In the hands of the Gould Trio, even this is delightful: their playing throughout is supple, vivacious, alert to every nuance. The recording, made live in St George’s, Bristol, lends plenty of atmosphere and a generous resonance. This is not always helpful to the piano’s lower register, though Benjamin Frith produces a wonderful pearlescent quality higher up the instrument, at its best in his exquisitely provocative octave leaps that open Op. 1’s Presto and the intricate trilling sequences in the development of the Archduke’s Allegro moderato. Indeed, Frith throughout lends buoyancy, impetus and a tremendous sense of flow.

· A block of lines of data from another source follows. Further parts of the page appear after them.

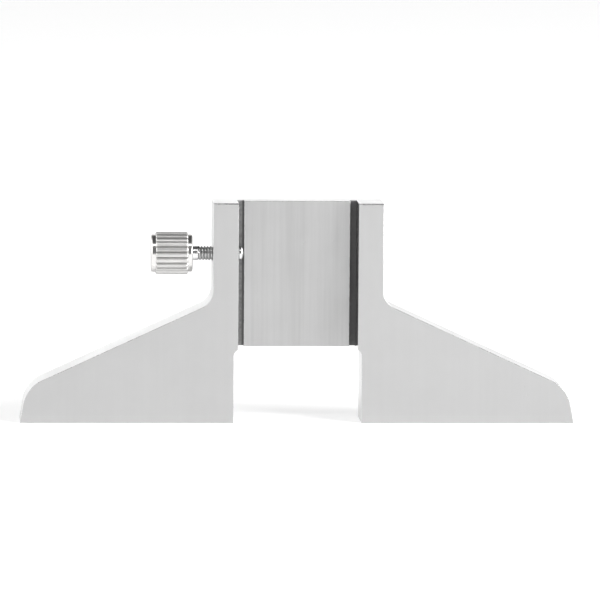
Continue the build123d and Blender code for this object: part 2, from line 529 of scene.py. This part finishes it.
steel_brightness = 0.555
satin_upright = ground_steel(
    "satin steel", (5.0, 0.2, 0.12), steel_brightness, roughness=0.36,
    line_shade=0.012, line_depth=0.0006,
)
satin_across = ground_steel(
    "edge-ground steel", (3.0, 0.1, 3.0), steel_brightness * 1.12, roughness=0.34,
    line_shade=0.015, line_depth=0.0006,
)
slot_ground = ground_steel(
    "slot-ground steel", (3.2, 1.0, 0.07), steel_brightness * 0.93, roughness=0.34,
    line_shade=0.07, line_depth=0.0012,
)
slot_wall_steel = ground_steel(
    "slot-wall steel", (1.0, 3.0, 0.1), steel_brightness * 0.9, roughness=0.16, line_shade=0.02,
    line_depth=0.0003,
)
lapped_steel = ground_steel(
    "lapped steel", (2.0, 2.0, 2.0), steel_brightness * 1.05, roughness=0.22, line_shade=0.01,
    line_depth=0.0002,
)
ground_steels = (satin_upright, satin_across, slot_ground, slot_wall_steel, lapped_steel)
print("ground steels:", [steel.name for steel in ground_steels])

# %% [markdown]
# The two grooves in the slot's corners were cut before grinding and no wheel has touched them
# since. They keep the dark skin of the hardened steel, with a film of oil that takes dust, and
# their dark colour is also painted shade of a deep, narrow groove. In the photograph the right
# one is dark all over, and the left one is lighter on its outer side, where the key light from
# the right reaches in. That light is painted: the colour changes with the place along X, and a
# point is painted as lit when it lies further to the left than the middle of the left groove's
# bottom.

# %% Dark groove steel
# Distances to the left of the middle, in millimetres, where the painted key light starts and where it is full
key_lit_from, key_lit_fully = 7.36, 7.46
dark_skin_and_shade = grey(0.2)
groove_material, tree, shader, position = new_metal("unground groove steel")
skin = noise_node(tree, position, 3.0, 6.0, 0.6)
across = tree.nodes.new("ShaderNodeSeparateXYZ")
tree.links.new(position, across.inputs[0])
to_the_left = math_node(tree, "MULTIPLY", across.outputs["X"], -1.0)
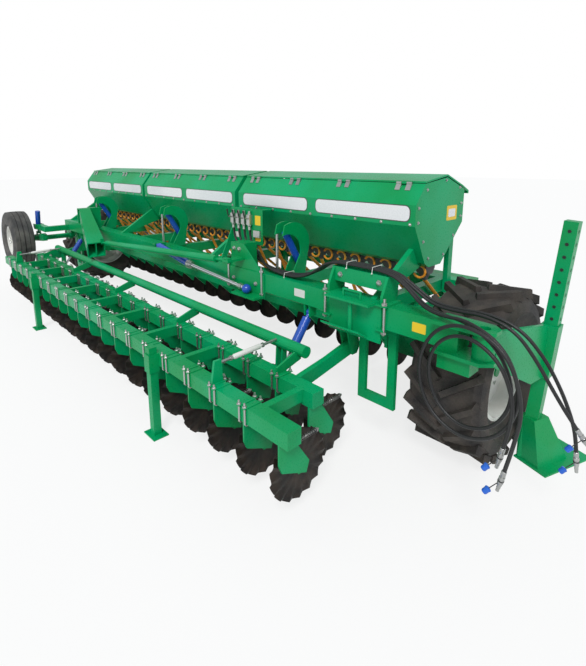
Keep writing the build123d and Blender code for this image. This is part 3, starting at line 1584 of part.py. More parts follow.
socket_hollow = tapered_box(shrunk(socket_sections, socket_wall))
socket_web = tapered_box(web_sections(socket_sections, socket_wall))
with BuildPart() as socket_arm:
    add(tapered_box(socket_sections))
    add(socket_hollow, mode=Mode.SUBTRACT)
    add(socket_web)
    block((socket_root_x - 12, socket_root_x), (-760, -620), (1180, 1390))
    for x in (socket_root_x - 90, socket_root_x - 14):
        block((x, x + 14), (-760, beam_back_y - 30), (beam_top_z + 60, 1390))
        block((x, x + 14), (beam_front_y, beam_back_y - 30), (beam_top_z, beam_top_z + 60))
    block((socket_root_x - 90, socket_root_x), (-760, beam_back_y - 30), (1376, 1390))
    block(
        (socket_open_x - 30, socket_open_x),
        (stay_y - 20, stay_y + 20),
        (socket_sections[1][1][1] + 60, socket_sections[1][1][1] + 130),
    )
socket_arm.part.label = "socket_arm"
export_step(socket_arm.part, "parts/socket_arm.step")

# ---------------------------------------------------------------- hydraulic hoses
# Each route runs from a valve's foot to the face of its coupler.
hose_routes = {
    "hose_loop_front": [
        (1440, -382, 1455), (1440, -382, 1284), (1640, -432, 1230), (1790, -530, 1186),
        (1930, -550, 1150), (2080, -552, 1140), (2250, -552, 1146), (2400, -552, 1215),
        (2540, -552, 1322), (2790, -552, 1331), (3060, -552, 1328), (3190, -560, 1256),
        (3310, -592, 1178), (3460, -648, 1172), (3640, -722, 1215), (3850, -745, 1130),
        (3945, -747, 890), (3855, -745, 650), (3650, -745, 560), (3455, -746, 660),
        (3380, -748, 890), (3460, -760, 1120), (3650, -794, 1225), (3870, -803, 1145),
        (3965, -801, 910), (3945, -799, 700), (3905, -797, 500),
    ],
    "hose_loop_rear": [
        (1360, -382, 1455), (1360, -382, 1290), (1530, -403, 1237), (1665, -430, 1198),
        (1800, -510, 1164), (1940, -526, 1144), (2090, -528, 1140), (2250, -528, 1146),
        (2400, -528, 1214), (2540, -528, 1322), (2790, -528, 1332), (3060, -528, 1328),
        (3190, -534, 1254), (3310, -562, 1176), (3450, -612, 1168), (3620, -685, 1190),
        (3810, -712, 1100), (3900, -714, 885), (3820, -713, 680), (3650, -713, 604),
        (3490, -714, 690), (3425, -718, 885), (3490, -742, 1070), (3650, -768, 1160),
        (3830, -776, 1080), (3912, -773, 900), (3908, -772, 745), (3880, -769, 600),
    ],
    "hose_drop_front": [
        (1280, -382, 1455), (1280, -382, 1290), (1445, -389, 1232), (1590, -398, 1178),
        (1720, -452, 1158), (1860, -496, 1142), (2030, -504, 1140), (2220, -504, 1144),
        (2400, -504, 1214), (2540, -504, 1322), (2790, -504, 1332), (3060, -504, 1328),
        (3190, -504, 1254), (3320, -503, 1176), (3470, -502, 1168), (3640, -504, 1186),
        (3800, -500, 1140), (3905, -470, 1000), (3985, -430, 850), (4060, -395, 720),
        (4120, -370, 630),
    ],
    "hose_drop_rear": [
        (1200, -382, 1455), (1200, -382, 1290), (1365, -385, 1230), (1490, -387, 1180),
        (1630, -392, 1142), (1830, -464, 1139), (1990, -480, 1140), (2190, -480, 1142),
        (2400, -480, 1214), (2540, -480, 1322), (2790, -480, 1332), (3060, -480, 1328),
        (3190, -477, 1254), (3320, -466, 1176), (3470, -456, 1168), (3640, -455, 1184),
        (3810, -448, 1140), (3930, -415, 1000), (4005, -365, 840), (4058, -325, 690),
        (4088, -300, 570), (4100, -290, 450),
    ],
}


def corner_radii(points):
    """Bend radii that leave a straight stretch between neighbouring corners."""
    radii = []
    for before, here, after in zip(points, points[1:], points[2:]):
        first = Vector(*here) - Vector(*before)
        second = Vector(*after) - Vector(*here)
        half_turn = radians(first.get_angle(second) / 2)
        radii.append(0.45 * min(first.length, second.length) / tan(half_turn))
    return radii


for name, route in hose_routes.items():
    bends = corner_radii(route)
    print(name, "tightest bend", round(min(bends)), "mm")
    last_run = Vector(*route[-1]) - Vector(*route[-2])
    coupler_end = Vector(*route[-1]) + last_run.normalized() * coupler_length
    with BuildPart() as hose:
        with BuildLine() as hose_line:
            FilletPolyline(*route, radius=bends)
        with BuildSketch(Plane(origin=route[0], z_dir=hose_line.line % 0)):
            Circle(hose_radius)
        sweep()
        add(rod_between(route[-1], tuple(coupler_end), coupler_radius, 12))
    hose.part.label = name
    export_step(hose.part, f"parts/{name}.step")
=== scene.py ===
"""Dressed model of a wide trailed seed drill with a wavy-disc coulter gang.

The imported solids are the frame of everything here. Each sub-assembly is a class
that holds its sizes in metres and builds its own pieces on top of that frame.
"""
from __future__ import annotations

import json
import logging
import math
from dataclasses import dataclass, field
from enum import Enum
from typing import Sequence

import bmesh
import bpy
from mathutils import Matrix, Vector

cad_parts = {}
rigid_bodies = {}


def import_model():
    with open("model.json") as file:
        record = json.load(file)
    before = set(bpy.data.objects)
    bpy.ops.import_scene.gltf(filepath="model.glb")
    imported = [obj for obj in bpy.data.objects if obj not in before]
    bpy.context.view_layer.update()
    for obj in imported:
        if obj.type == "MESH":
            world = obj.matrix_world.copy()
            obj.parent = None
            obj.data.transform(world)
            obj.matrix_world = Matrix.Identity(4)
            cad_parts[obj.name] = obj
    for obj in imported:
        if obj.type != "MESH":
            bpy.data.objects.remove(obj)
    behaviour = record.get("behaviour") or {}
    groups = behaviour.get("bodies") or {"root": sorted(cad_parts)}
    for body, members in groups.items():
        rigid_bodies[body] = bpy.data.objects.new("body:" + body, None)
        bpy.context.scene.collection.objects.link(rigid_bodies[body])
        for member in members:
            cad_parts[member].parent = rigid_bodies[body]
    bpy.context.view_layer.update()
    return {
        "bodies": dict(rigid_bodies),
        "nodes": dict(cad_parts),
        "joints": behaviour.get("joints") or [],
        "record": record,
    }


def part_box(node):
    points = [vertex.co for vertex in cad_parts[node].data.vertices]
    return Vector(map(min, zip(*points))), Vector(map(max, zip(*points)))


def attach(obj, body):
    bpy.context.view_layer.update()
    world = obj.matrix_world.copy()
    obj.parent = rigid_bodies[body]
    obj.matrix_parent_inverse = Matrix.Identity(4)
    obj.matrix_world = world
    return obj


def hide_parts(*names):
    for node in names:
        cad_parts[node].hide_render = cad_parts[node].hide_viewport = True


log = logging.getLogger("seed_drill")

Point = tuple[float, float, float]
Colour = tuple[float, float, float]
Pair = tuple[float, float]
Outline = Sequence[Pair]
Socket = bpy.types.NodeSocket

ORIGIN = (0.0, 0.0, 0.0)
LEFT, RIGHT = Vector((-1, 0, 0)), Vector((1, 0, 0))
FRONT, BACK = Vector((0, -1, 0)), Vector((0, 1, 0))
DOWN, UP = Vector((0, 0, -1)), Vector((0, 0, 1))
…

The trio judge the pace of each movement to perfection: both the Adagio (in Op. 1) and Andante (Op. 97) have a lyric warmth without descending into portentousness. While Op. 1 is one of the finest readings on disc, there are some slightly more rough-edged moments in the Archduke: Lucy Gould and Alice Neary lack the refined transparency of a partnership such as Isabelle Faust and Jean-Guihen Queyras (Harmonia Mundi). Of course, Beethoven relies on textural contrast, especially effective in the mysteriously veiled minor trio in the Op. 97 scherzo, and they capture a real sense of dissolution towards the end of the Andante. Only in the Finale did various articulations feel slightly too generalised for this whip smart comedy.